Tout cela ne se fera évidemment pas sans les citoyens européens qui expriment aujourd’hui une forte défiance vis-à-vis du projet européen. Les responsables politiques ont actuellement une responsabilité historique : s’ils parviennent à redonner confiance aux citoyens, notamment dans la perspective des élections européennes de 2014, la dynamique européenne pourrait être réellement relancée. Si les partis eurosceptiques font une vraie percée, l’avenir européen sera beaucoup plus incertain. 

Paul Goldschmidt :L’essentiel est que l’UE continue à progresser de façon à ce que le citoyen puisse partager une vision d’un avenir meilleur, notamment pour les générations futurs. Le sommet européen de juin doit étudier une feuille de route sur l’avenir de l’Union préparée par le Président van Rompuy. Le pragmatisme demande que l’on s’accorde le temps nécessaire, mais un accord "politique" sur l’objectif commun doit émerger rapidement. Une des clefs incontournable est la réparation urgente de l’entente entre la France et l’Allemagne sans laquelle l’Europe ne peut se construire. Une autre nécessité est d’assurer la cohérence entre les accords signés à Bruxelles et leur interprétation à l’usage de l’opinion publique nationale : la "gueulante" du président Hollande suite aux "recommandations" de Bruxelles sur les réformes structurelles  est un exemple emblématique de dysfonctionnement, car la Commission n’a fait que mettre en œuvre les textes adoptés  récemment (Traité budgétaire, six et two pack,) dans le cadre du "semestre européen".    

Gérard Bossuat : L’euroscepticisme est fondé apparemment sur de solides raisons: manque de démocratie dans l’Union, manque de projet commun pour répondre à la crise, référence à la seule austérité dénoncée par tous les économistes, absence de politique économique nouvelle , loin des vieilles lunes du libéralisme, fourre tout de solutions inadaptées, prégnance de la finance internationale dans l’organisation économique et financière de l’Union européenne, absence des pouvoirs publics européens pour soigner les conséquences humaines de la crise. Les Etats membres conservateurs et la Commission européenne de tendance libérale et conservatrice n’ont admis que récemment l’intérêt que l’Union participe à la régulation  de la vie sociale et économique car une des valeurs de l’Union européenne c’est l’humanisme. Le drame de l’Union,  et seuls ceux qui l’aiment le disent, est que ses institutions faussement neutres, comme la Commission européenne, font des politiques conservatrices dans la gestion monétaire ou économique sans traiter la question la plus sensible, celle du chômage. Par choix politique la Commission ignore les enjeux de cette lutte qui, si elle était menée, pourrait déboucher non pas sur un traitement humanitaire des personnes concernées mais sur l’invention d’un nouvel outil de production. Le projet franco-allemand pour la compétitivité  et l’emploi en Europe, porté par Hollande et Merkel, ouvre de nouvelles perspectives pour l’Union ou/et l’eurozone. Mais conséquences du manque d’imagination depuis 2008, autrement que dans les affaires bancaires, importantes certes, conséquence d’une absence de vision prospective, l’Union européenne paraît sans saveur dans un monde dominé par la peur du lendemain, y compris dans les sociétés industrielles.

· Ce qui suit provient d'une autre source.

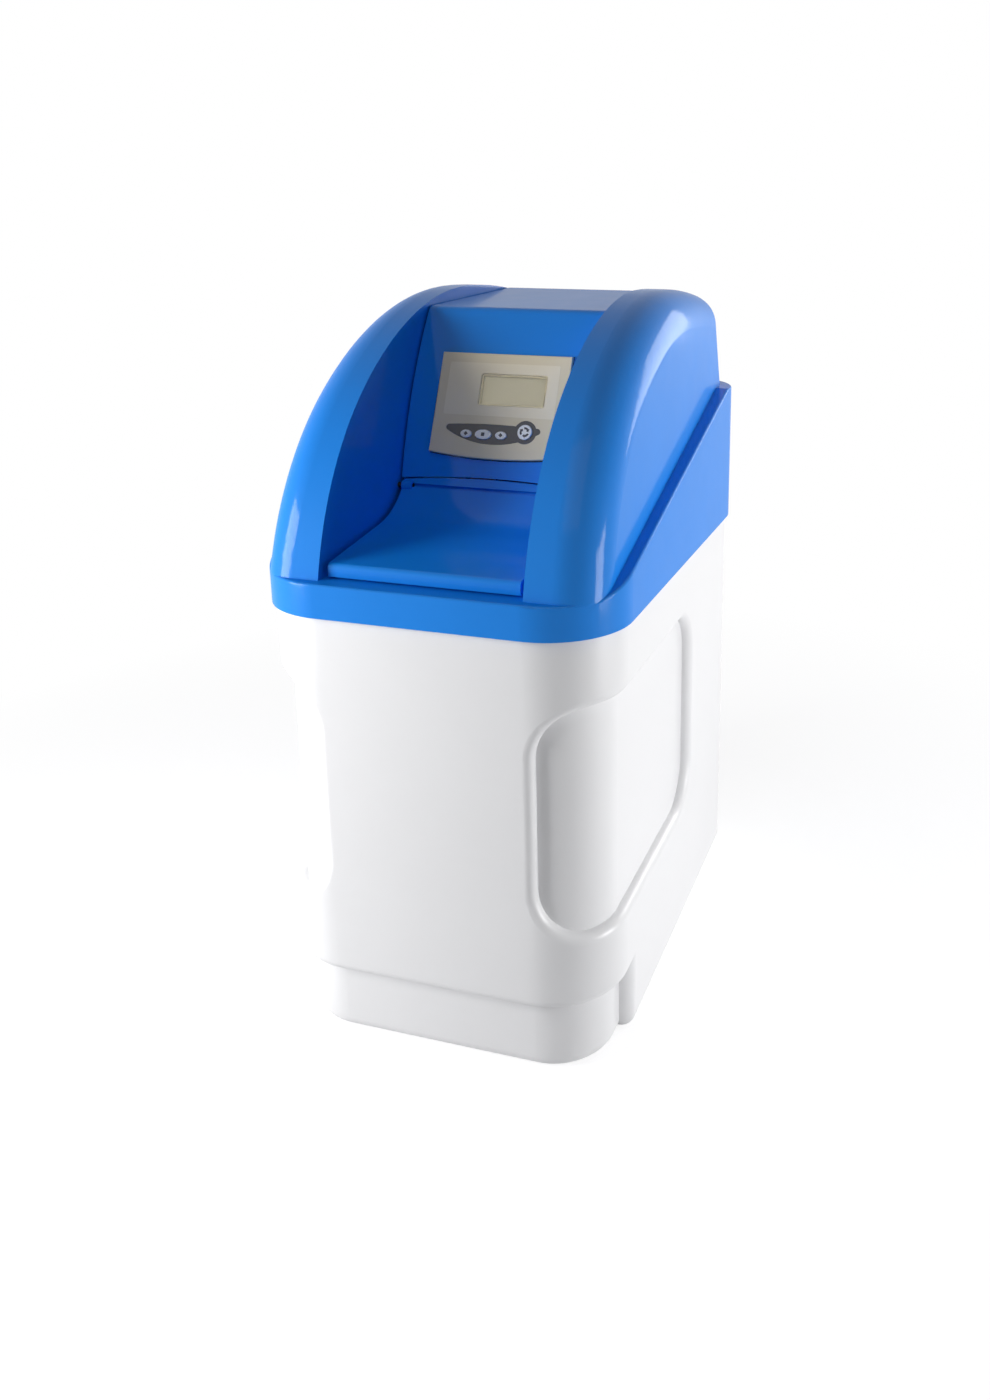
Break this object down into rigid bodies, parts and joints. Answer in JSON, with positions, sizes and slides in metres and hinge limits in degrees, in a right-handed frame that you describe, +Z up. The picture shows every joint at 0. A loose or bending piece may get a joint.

Or les Européens, la jeunesse européenne, les chercheurs et entrepreneurs, les formateurs sont en capacité de faire basculer l’Europe d’une économie productiviste et prédatrice à une économie plus intégrée aux cycles de la nature. Encore faudrait-il que des leaders, comme Delors avait su l’être il y a plus de 20 ans, soient parmi les chefs d’Etats et de gouvernement, à la tête de la Commssion, ou encore à la présidence du Parlement européen, puissent créer de la confiance dans l’avenir des peuples européens et de leurs institutions communes. Les récents projets du président français exposés le 16 mai dernier et la contribution franco-allemande pour la compétitivité et l’emploi en Europe qui a été élaborée avec la chancelière allemande et présentée le 30 mai offrent de solides bases pour une relance européenne utile enfin pour faire reculer le chômage en Europe et commencer à bâtir cette économie nouvelle évoquée plus haut.

Oui l’Union européenne a un avenir si elle accepte le jeu démocratique dans un Parlement mieux élu, si elle se donne un programme de changement des paradigmes économiques  actuels au profit d’une économie respectueuse des ressources limitées de la terre, innovatrice scientifiquement et techniquement, révolutionnaire dans les rapports sociaux, économe d’énergie, plus attentive aux travailleurs et aux besoins réels des citoyens.